In this novel, Cole presents the interior life of graduate student Julius and his relationship with the cities of New York, Lagos, and Brussels. Somehow both far-reaching and intimate, Open City follows Julius as he ponders everything from jazz, race, to growing up in Nigeria—and recollects rich conversations with a host of strangers and friends. Cole’s stream-of-consciousness might recall to readers the works of W.G. Sebald, the German novelist, or Proust’s Remembrance of Things Past:
We experience life as a continuity, and only after it falls away, after it becomes the past, do we see its discontinuities. The past, if there is such a thing, is mostly empty space, great expanses of nothing, in which significant persons and events float. Nigeria was like that for me: mostly forgotten, except for those few things that I remembered with an outsize intensity. These were the things that had been solidified in my mind by reiteration, that recurred in dreams and daily thoughts: certain faces, certain conversations, which, taken as a group, represented a secure version of the past that I had been constructing since 1992. But there was another, irruptive, sense of things past. The sudden reencounter, in the present, of something or someone long forgotten, some part of myself I had relegated to childhood and to Africa. An old friend came to me out of this latter past, a friend, or rather than acquaintance whom memory now made convenient to think of as a friend, so that what seemed to have vanished entirely existed once again.

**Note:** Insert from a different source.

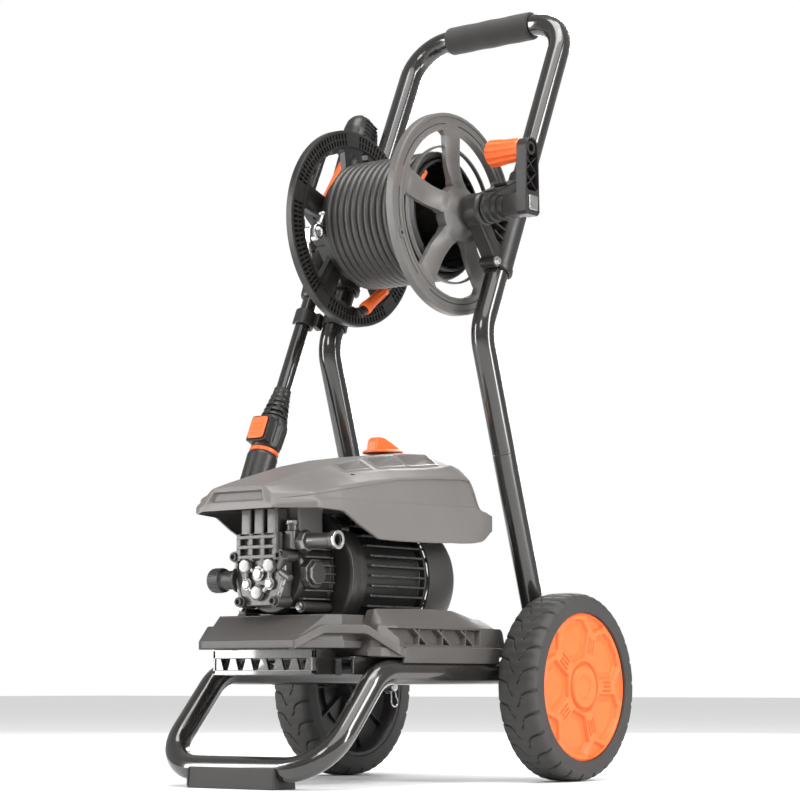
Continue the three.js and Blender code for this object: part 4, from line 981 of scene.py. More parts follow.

“Black Body: Rereading James Baldwin’s ‘Stranger in the Village,'” The New Yorker
“From all available evidence,” James Baldwin begins in his essay “Stranger in the Village,” “No black man had ever set foot in this tiny Swiss village before I came.” Over sixty years later, Teju Cole revisits that same village – Leukerbad, Switzerland – just as the shooting of Michael Brown plays out in Ferguson, Missouri.
In “Black Body,” Cole experiences a double-body moment: he and Baldwin inhabit a shared space – across time and cultures – as custodians of black bodies. This prescient essay describes the many moving parts of racism, and especially the ways in which American racism has had many centuries to evolve its impressive camouflage (what Cole calls “a vampiric ‘everything but the burden’ co-option of black life”). He writes:
This fantasy about the disposability of black life is a constant in American history. It takes a while to understand that this disposability continues. It takes whites a while to understand it; it takes non-black people of color a while to understand it; and it takes some blacks, whether they’ve always lived in the U.S. or are latecomers like myself, weaned elsewhere on other struggles, a while to understand it. American racism has many moving parts, and has had enough centuries in which to evolve an impressive camouflage. It can hoard its malice in great stillness for a long time, all the while pretending to look the other way. Like misogyny, it is atmospheric. You don’t see it at first. But understanding comes.
James Baldwin, 1979. Photograph by Ted Thai/The Life Picture Collection/Getty.
“Perfect and Unrehearsed,” The New York Times Magazine
Back in 1971, John Szarkowski – the Director of Photography at New York’s MoMa – said that “the simplicity of photography lies in the fact that it is very easy to make a picture. The staggering complexity of it lies in the fact that a thousand other pictures of the same subject would have been equally easy.”
In many ways, Teju Cole is like a John Szarkowski for this image-steeped generation; he writes about photography crisply, in his distinctive voice, yet without any pretension whatsoever—something rare in a lot of art criticism. Here’s what he has to say about the importance of professional photography in a world where social media reigns:
Could [these photographers] have considered some matters of pictorial complexity at the moment they made their pictures? No question about it. But could they have seen every element at the moment they pressed the shutter? Impossible. The photographer has to be there to begin with, tuned in and tuned up, active, asking a family for permission to attend a funeral in Port-au-Prince, following a man and a donkey down the road in Bombardopolis. The rest is fate.
Bonus: If you haven’t seen Cole’s Twitter or Instagram accounts, do yourself a favor. As Catch News puts it, they “give us a masterclass on human behavior.” Using these ordinary mediums to tell extraordinary stories, Cole curates (often hilarious, always profound) photo-essays on the art & entertainment world. Take, for example, the time he reposted images of tourists posing in front of the Mona Lisa, alongside his own commentary:
Without the gesture of repetition, civilisation would be impossible.
As part of SAL’s Literary Arts Series, Teju Cole will be presenting a sold-out lecture at Town Hall Seattle on Thursday, April 21.